Stessa sorte è toccata poi a Fragile…Avete intenzione di proseguire con questa cosa degli album risuonati anche in futuro?
“Onestamente la cosa di Fragile ci è stata chiesta dopo il successo degli altri album risuonati, non era nei nostri progetti inizialmente. Ammetto che iniziamo a prenderci gusto e potrebbe diventare una sorta di tradizione della band, da alternare a nuove uscite e in circostanze particolari, altrimenti diventerebbe ridicolo. Ci sono molti album di cui inevitabilmente non suoniamo più nemmeno un brano o di cui vorrei recuperare qualche gemma nascosta che mi piacerebbe riproporre: penso a Relayer, per esempio, ma anche Drama è un disco cui sono molto legato. Vedremo in futuro il da farsi.”
Infatti sei molto legato anche al precedente Fly From Here, prodotto da Trevor Horn proprio come Drama. La scelta di tornare a lavorare con Roy Thomas Baker da dove nasce?
“Roy è un amico della band da moltissimi anni, una persona fantastica con cui passare del tempo dentro o fuori da una sala d’incisione e uno dei produttori più importanti della storia del rock. Credo che bastino queste tre cose per sceglierlo come produttore (ride, ndr). Trevor ha fatto un ottimo lavoro con Fly From Here, che infatti aveva qualche rimando a Drama se lo ascolti con attenzione, ma questa volta volevamo un sound diverso, più legato alla forma canzone classica come ti dicevo prima e credo che Roy fosse l’uomo giusto. In più credo che sia la persona più indicata per incidere un album con una nuova line up, perché è in grado di mettere tutti sullo stesso piano.”
Qualcuno dice che non sia semplicissimo lavorare con lui…
“Così come per molti io posso essere una persona splendida o un poco di buono: dipende solo dalle persone con cui parli. Non abbiamo rischiato, conoscevamo molto bene il personaggio. È una persona molto meticolosa, questo sì ed è assolutamente convinto dei propri metodi e della propria idea di sound, ma mi stupirei se un produttore non lo fosse, francamente. Sicuramente ha un’idea tutta sua di cosa siano gli Yes, molto differente da quella che ha Trevor, ma perché per entrambi gli Yes sono a tutti gli effetti due band completamente diverse. Ogni produttore ha un’idea della band che non è nemmeno quella dei componenti stessi del gruppo e in questo sta anche il motivo per cui decidi di chiamare un esterno a lavorare sul disco: per dare il proprio contributo.”
Quindi non ha imposto un metodo cui vi siete dovuti attenere in modo preciso?

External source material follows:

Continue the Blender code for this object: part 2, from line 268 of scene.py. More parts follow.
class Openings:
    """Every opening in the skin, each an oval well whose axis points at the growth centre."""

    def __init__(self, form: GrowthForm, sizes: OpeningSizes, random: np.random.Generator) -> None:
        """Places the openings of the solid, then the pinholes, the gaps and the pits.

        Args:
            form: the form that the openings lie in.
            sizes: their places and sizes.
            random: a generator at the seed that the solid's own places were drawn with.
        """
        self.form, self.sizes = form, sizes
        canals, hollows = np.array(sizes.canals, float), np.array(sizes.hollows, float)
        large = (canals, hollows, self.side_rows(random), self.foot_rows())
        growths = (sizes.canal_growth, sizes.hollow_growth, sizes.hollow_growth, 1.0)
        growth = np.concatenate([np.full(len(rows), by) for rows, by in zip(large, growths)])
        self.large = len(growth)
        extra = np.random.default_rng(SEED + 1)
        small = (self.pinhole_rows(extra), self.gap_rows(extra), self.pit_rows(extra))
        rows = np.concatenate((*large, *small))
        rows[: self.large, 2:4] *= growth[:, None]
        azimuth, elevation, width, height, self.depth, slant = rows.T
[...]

“Assolutamente no, non è un malato di protagonismo o un egocentrico per il quale l’album deve suonare come dice lui. Per esperienza, penso ci siano tre tipi di produttori in giro in questo momento: quelli che seguono il metodo di Rick Rubin e tirano fuori le caratteristiche classiche di una band, la loro essenza più pura; quelli più concettuali, che partono da un’idea e non si smuovono da quella e infine gente come Roy, in grado di mantenere le proprie idee e il proprio sound cucendolo però sulla band che ha tra le mani. Un giorno qualcuno mi disse che il produttore migliore è colui che prende le fantasie di un musicista e le rende reali: Roy ci si avvicina.”
Nonostante tu abbia lasciato gli Asia lo scorso anno, sembri più impegnato che mai. A quel punto potevi tenere il piede anche in quella scarpa…
“No, non era davvero più possibile, te lo garantisco. Non è stata una scelta semplice, anche perché tengo a quel gruppo come a poche cose in questo mondo, ma ero arrivato al punto in cui stavo per perdere la testa. È vero, ho ancora moltissimi impegni e quando non suono con gli Yes, sono in giro col mio progetto solista o con il mio trio, ma non puoi capire cosa voglia dire gestire questo insieme ad un altro gruppo da centocinquanta date all’anno come gli Asia. Alla mia età, francamente, non potevo più farlo. Le soddisfazioni che non posso più prendermi in quel modo vengono rimpiazzate dal fatto di suonare ed essere apprezzato da miei idoli come Chet Atkins, che come musicista rappresenta uno degli apici della mia carriera.”
Quindi è davvero la parola fine?
“Nella vita non si sa mai, ma a questo punto della mia carriera credo proprio di sì. Magari in qualche occasione speciale o in un momento meno caotico potrebbe succedere ancora, ma onestamente non mi sembrerebbe nemmeno giusto nei confronti di chi ha preso il mio posto nella band. In questo momento sono settato solo su Heaven And Earth, album in cui credo con tutto me stesso e sul tour che lo farà conoscere al mondo: tutto il resto verrà alla giornata come ho sempre fatto nella vita.”